More Marina Drive Townhomes destroyed by Harvey. In addition to the trash in the parking lot, note the hole chopped in the roof to rescue people in the middle of the photo.

Reportedly, these properties are being bought out by FEMA and Harris County Flood Control to reduce future flood risk. Some offers have already been made according to Glen Allison, a member of the Homeowners Association. Allison also said that “Three units were swept away. Two more completely collapsed. There was tremendous structural damage throughout.”

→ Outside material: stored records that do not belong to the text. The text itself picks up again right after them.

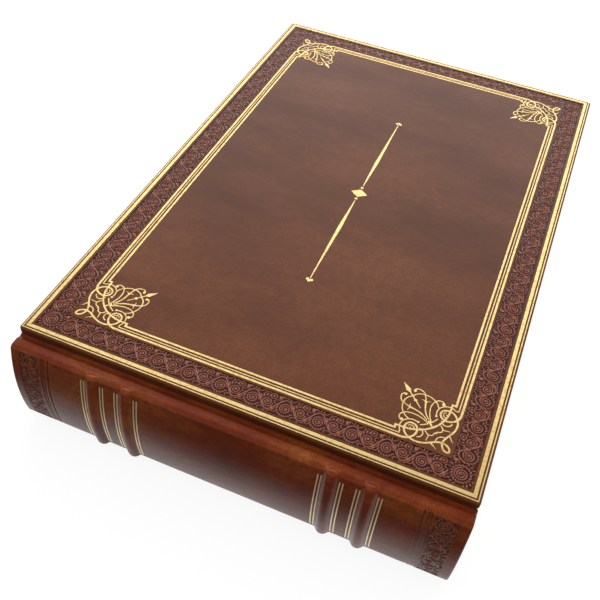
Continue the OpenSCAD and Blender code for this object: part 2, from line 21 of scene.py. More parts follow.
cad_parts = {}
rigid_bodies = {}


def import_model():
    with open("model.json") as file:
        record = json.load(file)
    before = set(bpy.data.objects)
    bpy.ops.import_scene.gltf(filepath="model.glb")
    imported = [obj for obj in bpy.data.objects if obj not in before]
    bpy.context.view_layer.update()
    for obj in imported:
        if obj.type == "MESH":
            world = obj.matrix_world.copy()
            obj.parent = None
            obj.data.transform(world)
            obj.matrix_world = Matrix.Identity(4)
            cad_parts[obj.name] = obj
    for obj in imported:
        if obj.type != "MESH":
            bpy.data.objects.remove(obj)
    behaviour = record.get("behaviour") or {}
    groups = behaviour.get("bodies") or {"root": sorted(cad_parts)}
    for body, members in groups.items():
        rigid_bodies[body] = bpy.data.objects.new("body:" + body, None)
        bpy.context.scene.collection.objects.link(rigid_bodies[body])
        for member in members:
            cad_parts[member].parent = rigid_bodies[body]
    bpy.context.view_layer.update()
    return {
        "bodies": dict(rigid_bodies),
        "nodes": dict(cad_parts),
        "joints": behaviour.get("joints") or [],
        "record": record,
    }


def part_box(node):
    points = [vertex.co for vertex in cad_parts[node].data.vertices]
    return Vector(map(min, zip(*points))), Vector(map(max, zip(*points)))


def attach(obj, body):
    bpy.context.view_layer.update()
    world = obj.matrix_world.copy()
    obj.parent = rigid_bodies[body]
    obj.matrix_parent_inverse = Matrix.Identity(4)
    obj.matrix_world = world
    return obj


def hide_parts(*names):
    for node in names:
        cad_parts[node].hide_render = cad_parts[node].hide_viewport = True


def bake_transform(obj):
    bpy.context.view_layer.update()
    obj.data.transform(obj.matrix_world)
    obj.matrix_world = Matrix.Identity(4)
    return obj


MM = 0.001
LOG = logging.getLogger("guest_book")
Triple = tuple[float, float, float]
Colour = Triple
Field = np.ndarray
Value = float | Colour | bpy.types.NodeSocket
Draw = Callable[[Field, Field], Field]


class Body(Enum):
    """The three bodies that the joints of the book hold together."""

    BLOCK = "book_block"
    FRONT = "front_cover"
    BACK = "back_cover"


class Half(Enum):
    """Upper or lower half of the closed book; the value is its direction along Z."""

    UPPER = 1
    LOWER = -1

    @property
    def cover(self) -> Body:
        """The cover on this side of the book."""
        return Body.FRONT if self is Half.UPPER else Body.BACK


def srgb(red: int, green: int, blue: int) -> Colour:
    """Turns an sRGB colour of 0 to 255 into the linear colour that shaders use.

    Args:
        red: red, 0 to 255.
        green: green, 0 to 255.
        blue: blue, 0 to 255.

    Returns:
        The linear colour.
    """

    def linear(value: int) -> float:
        """One channel, decoded."""
        c = value / 255
        return c / 12.92 if c <= 0.04045 else ((c + 0.055) / 1.055) ** 2.4

    return linear(red), linear(green), linear(blue)


@dataclass(frozen=True)
class BookSizes:
    """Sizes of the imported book, worked out from the boxes of its nodes.

    Attributes:
        edge_x: spine side of the covers.
        fore_x: fore edge of the covers.
        half_h: half of the covers' height.
        top_z: face of the front cover.
        inner_z: inner face of the front cover, under its pastedown.
        leather_t: thickness of the leather.
        spine_x: middle of the rounded spine face.
        joint_half: height of the leather in the joints above the middle of the book.
        hinge_x: fold line of the joints.
        band_rise: height of a raised band.
        band_half: half of a raised band's width.
        band_places: middles of the raised bands along Y.
        block_half_h: half of the pages' height.
        back_x: middle of the pages' rounded back.
        back_r: radius of the pages' rounded back.
        back_half: half of the pages' thickness.
    """

    edge_x: float
    fore_x: float
    half_h: float
    top_z: float
    inner_z: float
    leather_t: float
    spine_x: float
    joint_half: float
    hinge_x: float
    band_rise: float
    band_half: float
    band_places: tuple[float, ...]
    block_half_h: float
    back_x: float
    back_r: float
    back_half: float

    @property
    def mid_z(self) -> float:
        """Height of the middle of the book."""
        return self.top_z / 2

    @classmethod
    def measured(cls, frame: dict) -> "BookSizes":
        """Reads the sizes.


        Returns:
            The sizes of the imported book.
        """
        leather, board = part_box("front_leather"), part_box("front_board")
        pastedown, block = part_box("front_pastedown"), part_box("text_block")
        spine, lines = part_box("spine_leather"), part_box("spine_gilt")
        border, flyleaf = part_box("gilt_border"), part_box("front_flyleaf")
        strips = [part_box(f"raised_band_{i}") for i in range(1, 5)]
        leather_t = leather[1].z - board[1].z
        paper_t = flyleaf[1].z - flyleaf[0].z
        spine_x = lines[0].x + border[1].z - border[0].z
        sag = flyleaf[0].x - block[0].x
        half = block[1].z - border[0].z / 2
        joint = next(j for j in frame["joints"] if j["child"] == Body.FRONT.value)
        return cls(
            edge_x=board[0].x - leather_t,
            fore_x=leather[1].x,
            half_h=leather[1].y,
            top_z=border[0].z,
            inner_z=pastedown[0].z + paper_t,
            leather_t=leather_t,
            spine_x=spine_x,
            joint_half=spine[1].z - border[0].z / 2,
            hinge_x=joint["pos_m"][0],
            band_rise=spine_x - spine[0].x,
            band_half=(strips[0][1].y - strips[0][0].y) / 2 + 0.6 * leather_t,
            band_places=tuple((low.y + high.y) / 2 for low, high in strips),
            block_half_h=block[1].y,
            back_x=block[0].x,
            back_r=(half * half + sag * sag) / (2 * sag),
            back_half=half,
        )


class Nodes:
    """A short way to add and join shader nodes in one tree."""

    def __init__(self, tree: bpy.types.NodeTree) -> None:
        """Starts from an empty tree.

        Args:
            tree: the node tree of a material, world or group.
        """
        self.tree = tree
        tree.nodes.clear()

    def add(
        self, kind: str, inputs: dict[str | int, Value] | None = None, **settings: object
    ) -> bpy.types.Node:
        """Adds a node.

        Args:
            kind: the node's type.
            inputs: values or output sockets for its inputs, by name or number.
            **settings: the node's own properties.

        Returns:
            The new node.
        """
        node = self.tree.nodes.new(kind if kind.startswith("NodeGroup") else "ShaderNode" + kind)
        for name, value in settings.items():
            setattr(node, name, value)
        for name, value in (inputs or {}).items():
            if isinstance(value, bpy.types.NodeSocket):
                self.tree.links.new(value, node.inputs[name])
            else:
                node.inputs[name].default_value = value
        return node

    def maths(self, operation: str, a: Value, b: Value = 0.0) -> bpy.types.NodeSocket:
        """Works one sum out of two values and returns its socket."""
        return self.add("Math", {0: a, 1: b}, operation=operation).outputs[0]

    def fit(
        self, value: Value, start: float, end: float, low: float = 0.0, high: float = 1.0
    ) -> bpy.types.NodeSocket:
        """Carries a value from the range start to end over to low to high, and holds it there."""
        return self.add("MapRange", {0: value, 1: start, 2: end, 3: low, 4: high}).outputs[0]

    def choose(self, share: Value, low: Value, high: Value) -> bpy.types.NodeSocket:
        """Runs from one number to another as share goes from 0 to 1."""
        return self.add("Mix", {0: share, 2: low, 3: high}, data_type="FLOAT").outputs[0]

    def mix(self, share: Value, low: Value, high: Value) -> bpy.types.NodeSocket:
        """Mixes two colours.

        Args:
            share: share of the second colour, a value or socket.
            low: first colour or socket.
            high: second colour or socket.

        Returns:
            The mixed colour's socket.
        """
        colours = [(*c, 1.0) if isinstance(c, tuple) else c for c in (low, high)]
        inputs = {0: share, 6: colours[0], 7: colours[1]}
        return self.add("Mix", inputs, data_type="RGBA").outputs[2]

    def ramp(self, share: Value, *colours: Colour) -> bpy.types.NodeSocket:
        """Runs through evenly spaced colours.

        Args:
            share: 0 for the first colour, 1 for the last.
            *colours: the colours in order.

        Returns:
            The colour's socket.
        """
        node = self.add("ValToRGB", {"Fac": share})
        stops = node.color_ramp.elements
        while len(stops) < len(colours):
            stops.new(1.0)
        for i, colour in enumerate(colours):
            stops[i].position = i / (len(colours) - 1)
            stops[i].color = (*colour, 1.0)
        return node.outputs["Color"]

    def noise(
        self, place: Value, scale: Value, detail: float = 3.0, rough: float = 0.6
    ) -> bpy.types.NodeSocket:
        """A noise pattern's value."""
        inputs = {"Vector": place, "Scale": scale, "Detail": detail, "Roughness": rough}
        return self.add("TexNoise", inputs).outputs["Fac"]


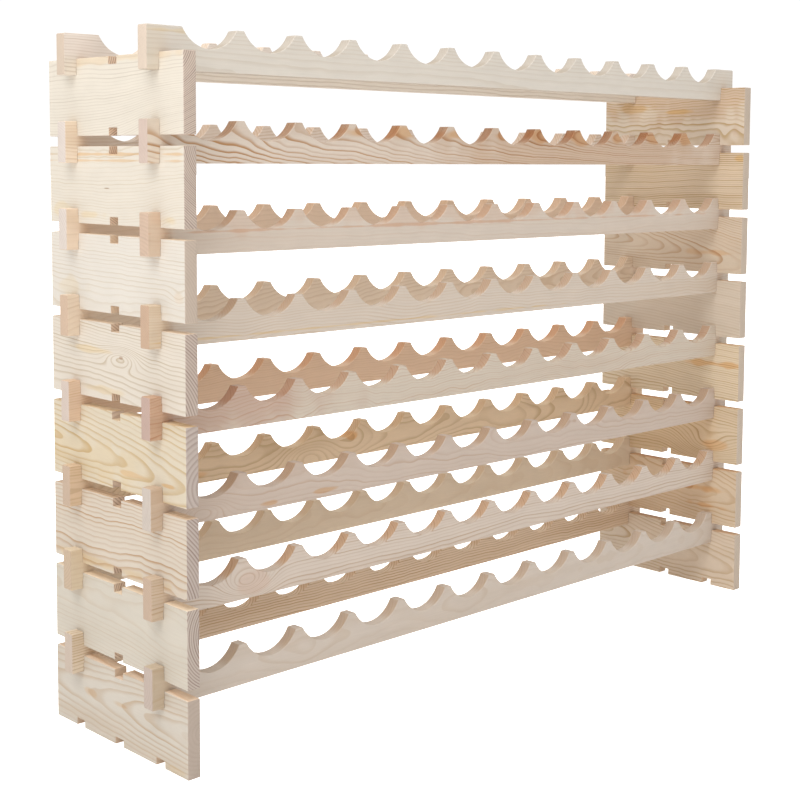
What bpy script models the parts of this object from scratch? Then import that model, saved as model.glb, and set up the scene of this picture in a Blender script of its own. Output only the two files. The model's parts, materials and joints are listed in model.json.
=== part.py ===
"""Knock-down pine wine rack: eight tiers of notched side boards and scalloped bottle rails.

Metres, +Z up. X runs along the rails, -X being the left side as seen from the front, and -Y is the
front. The origin is on the floor, midway between the two sides and midway from front to rear.
"""

import math

import bmesh
import bpy
from mathutils import Vector

# Driving dimensions
TIERS = 8
BOTTLES_PER_TIER = 12
TIER_PITCH = 0.111
PLANK = 0.018  # every piece is cut from the same planed pine

BOARD_DEPTH = 0.298
BOARD_HEIGHT = 0.098
BOARD_NOTCH_DEPTH = 0.010
NOTCH_SPACING = 0.091  # from the middle notch of a board to the front and the rear one

RAIL_LENGTH = 1.220
RAIL_HEIGHT = 0.053
RAIL_OVERHANG = 0.018  # past the outer face of a side board
RAIL_DROP = 0.021  # from a board's top edge down to the lower edge of the rail it carries

CRADLE_PITCH = 0.094
CRADLE_DEPTH = 0.025
PEAK_WIDTH = 0.012  # the flat left between two cradles
CRADLE_SEGMENTS = 10

GAP = 0.0003  # left on each side of a joint, so that touching pieces stay apart

# Sizes that follow
NOTCH_WIDTH = PLANK + 2 * GAP
BOARD_X = RAIL_LENGTH / 2 - RAIL_OVERHANG - PLANK / 2
RAIL_BASE = BOARD_HEIGHT - RAIL_DROP
RAIL_TOP = RAIL_BASE + RAIL_HEIGHT
LOWER_NOTCH_DEPTH = RAIL_DROP - BOARD_NOTCH_DEPTH + GAP
UPPER_NOTCH_DEPTH = RAIL_TOP - TIER_PITCH - BOARD_NOTCH_DEPTH + GAP
CRADLE_HALF_WIDTH = (CRADLE_PITCH - PEAK_WIDTH) / 2
CRADLE_RADIUS = (CRADLE_HALF_WIDTH**2 + CRADLE_DEPTH**2) / (2 * CRADLE_DEPTH)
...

Someday the area may be turned into parkland. The county has been trying to buy this land and convert it into a linear park since 1994 – almost 25 years ago. Not much has happened since then. The last section in a document from Harris County Flood Control titled 2018 Federal Briefing: Unprecedented Opportunity discusses progress of various buyout programs going back 29 years.


Excerpt from HCFCD map showing historical buyout programs in Forest Cove.

FEMA and HCFCD completed voluntary buyout programs in 1994 (pink), 1998 (blue), 2005 (yellow) and 2008 (lavender).  However, as of this spring, they were still trying to complete buyouts from 2014 and 2016 (see table below, also from 2018 Federal Briefing referenced above).

Forest Cove properties were part of the 2014 and 2016 buyout programs that were still not completed at the time of Harvey and HCFCD’s Federal Briefing last spring.

Maybe this time! Meanwhile, someone please call for a trash pickup.